We do like ours a little more tart so we add citric acid powder to the filling, a little at a time, according to taste.)
I’ve got to stop making this pie! But everyone loves it! Delicious!
Loved this Key Lime Pie. Restaurant quality. One of the best I ever had. Loved by all and definitely 5 stars 🌟 Thank you for sharing.
This pie was awesome. Restaurant quality. One of the best Key Lime Pies I have had. Thanks for sharing. Without a doubt 5 stars.
Hello – Currently making this for my husband’s birthday tomorrow. I made the crust today. Should I leave the crust at room temperature or refrigerate? Thanks in advance!
Hi Janelle, If I make the crust ahead, I always put it in the fridge, but it should be fine on the counter.
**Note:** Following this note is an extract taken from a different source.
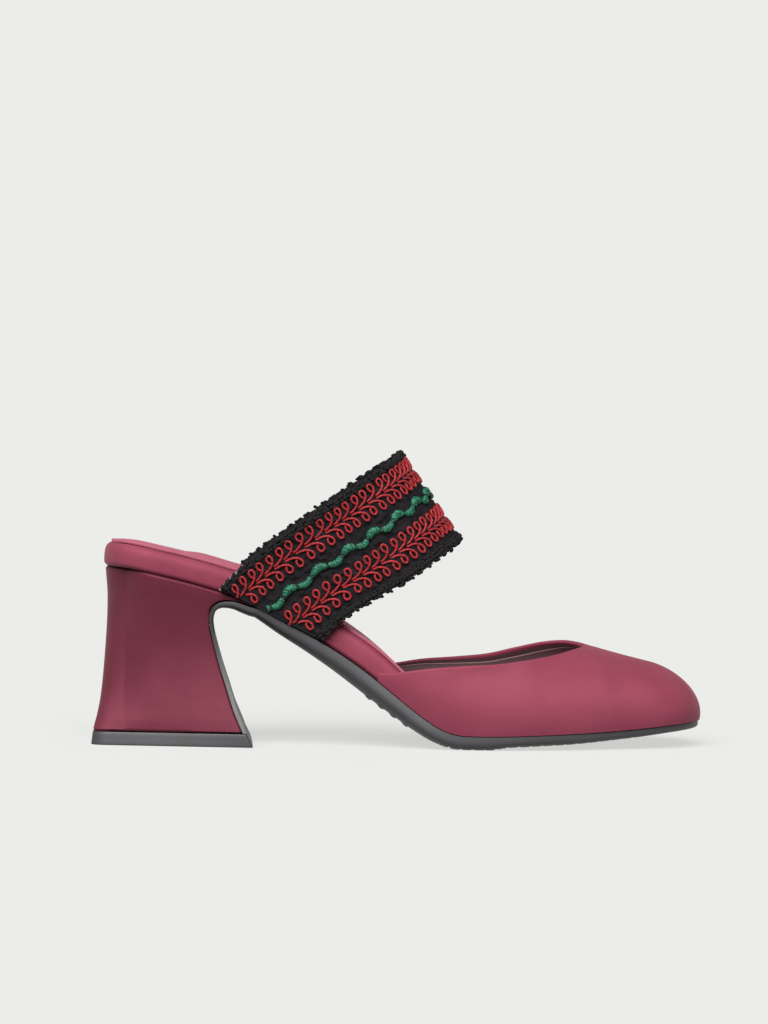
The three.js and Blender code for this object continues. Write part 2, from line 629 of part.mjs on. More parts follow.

Happy birthday to your husband! 🙂
Hi. I made the key lime pie for my neighbor’s birthday. She was originally from Florida. The recipe had great, easy to follow instructions. The pie is “outstanding”!!! So delicious. My neighbor now wants this to be an annual tradition! Thank you for sharing this recipe.
Hi. I live in Spain so graham crackers aren’t easily available. Are there other types of ground cookies that would make a good crust? Thanks!
Hi Robin, can you find digestive biscuits in Spain? If so, those would work nicely.
Hi Robin…you can use Galletas Maria in Spain too.
Hi Jenn. Great key lime pie and I’ve been making them for 40 yrs. now with egg yolks. Made one without crust, perfect slice every time.
Thanks
Made this for my husbands birthday since it’s his favorite dessert. We both loved it! I did try to make individual-sized pies (to freeze some), which ended up being more work than it was worth. Next time I’ll make it in a regular pie pan and cut extra slices for freezing.
Absolutely Delicious! First time I’ve ever made key lime pie! Given what some others had said, I greased the glass pie plate and I added another tablespoon or so of butter to the graham cracker crumbs. I also added a couple of tablespoons of vanilla pudding powder to the whipped cream to stabilize it (and so it STAYS whipped!). So easy to make!
Omg, so delicious! Followed the recipe to the letter. My guests had two slices each!